Although rare, since multiple items having the same modifiedTime and being split across pagination is uncommon, it’s necessary to develop downsync in a way that prevents any misses.

8. Considering Partial Errors

During synchronization, it’s common for a user to synchronize multiple items at once.
When multiple items are synchronized, should the entire request fail if some items fail?
Or should the response include both the failed and successful items?

This issue, which is related to how retries are handled, depends on what data is being synchronized.
If the synchronized data is large and heavy, it’s better to design for partial errors.

However, if the data is small or if the range of retries can be reduced (e.g., using a hash before uploading a file), it’s much simpler for both client and server to handle errors without partial error handling.

While errors may not be frequent, the complexity introduced by partial errors is greater than you might expect.

There are legal requirements for managing user data, most commonly adhering to the EU’s GDPR restrictions.
If the domain of service logic is not introduced into the GDPR, management becomes complicated by service changes.

GDPR should be considered if the service is global, and it should be possible to use the same domain as the service logic.

10. Managing Policies

Policies are important in every domain.
In enterprise-level services, if policies aren’t defined, you’ll encounter users who abuse the system beyond common sense.

Heavy users are valuable customers.
Users who go far beyond common sense are not just heavy users.
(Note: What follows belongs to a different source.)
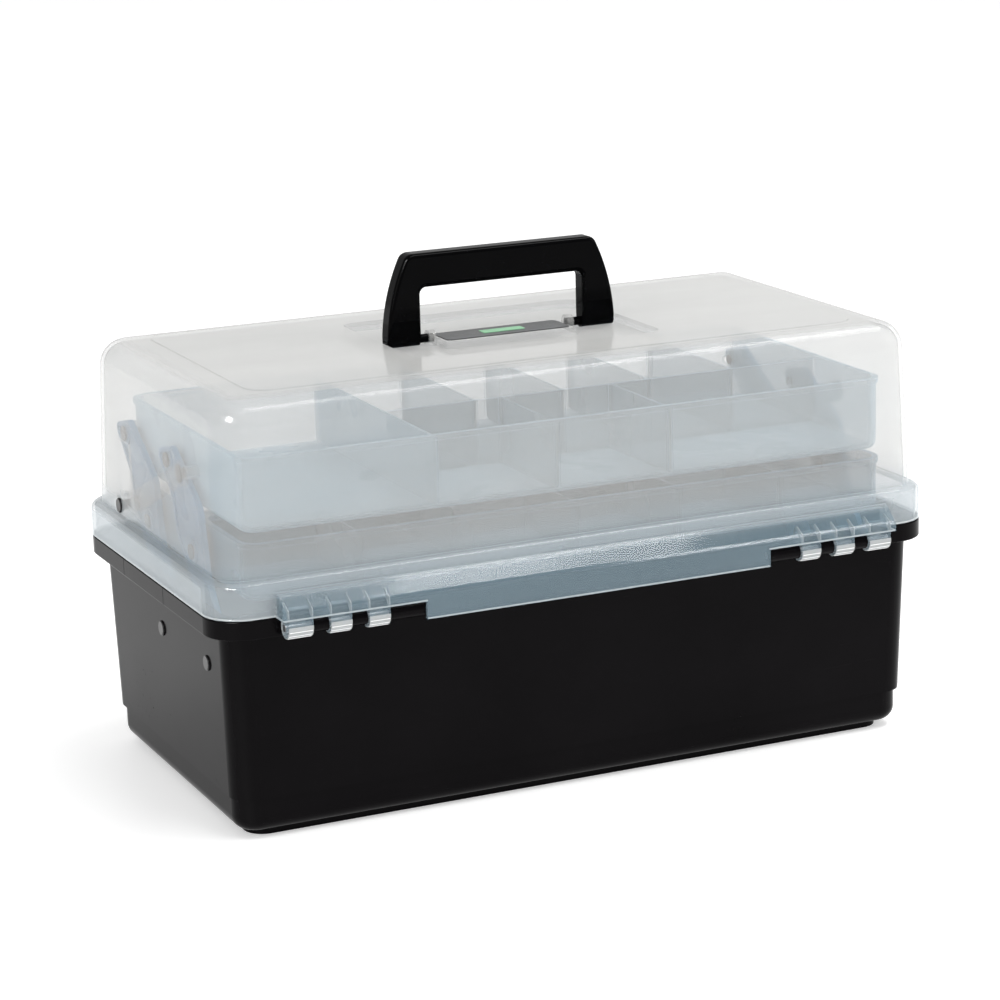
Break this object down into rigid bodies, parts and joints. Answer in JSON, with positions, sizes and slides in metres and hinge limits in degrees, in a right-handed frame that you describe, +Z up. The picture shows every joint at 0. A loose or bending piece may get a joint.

They may generate data that’s typically not possible, often exploiting policy loopholes or bugs.

For example, I’ve seen users with 2 million items that would take at least few second to process for creating a item.
Without policies, enterprise-level services often encounter such data from abusive users.

Unimaginable usage cases always exist, no matter how unlikely.
Services like Instagram or Google Photos have clear policies in place.
If policies aren’t established, it will eventually lead to quality and service issues.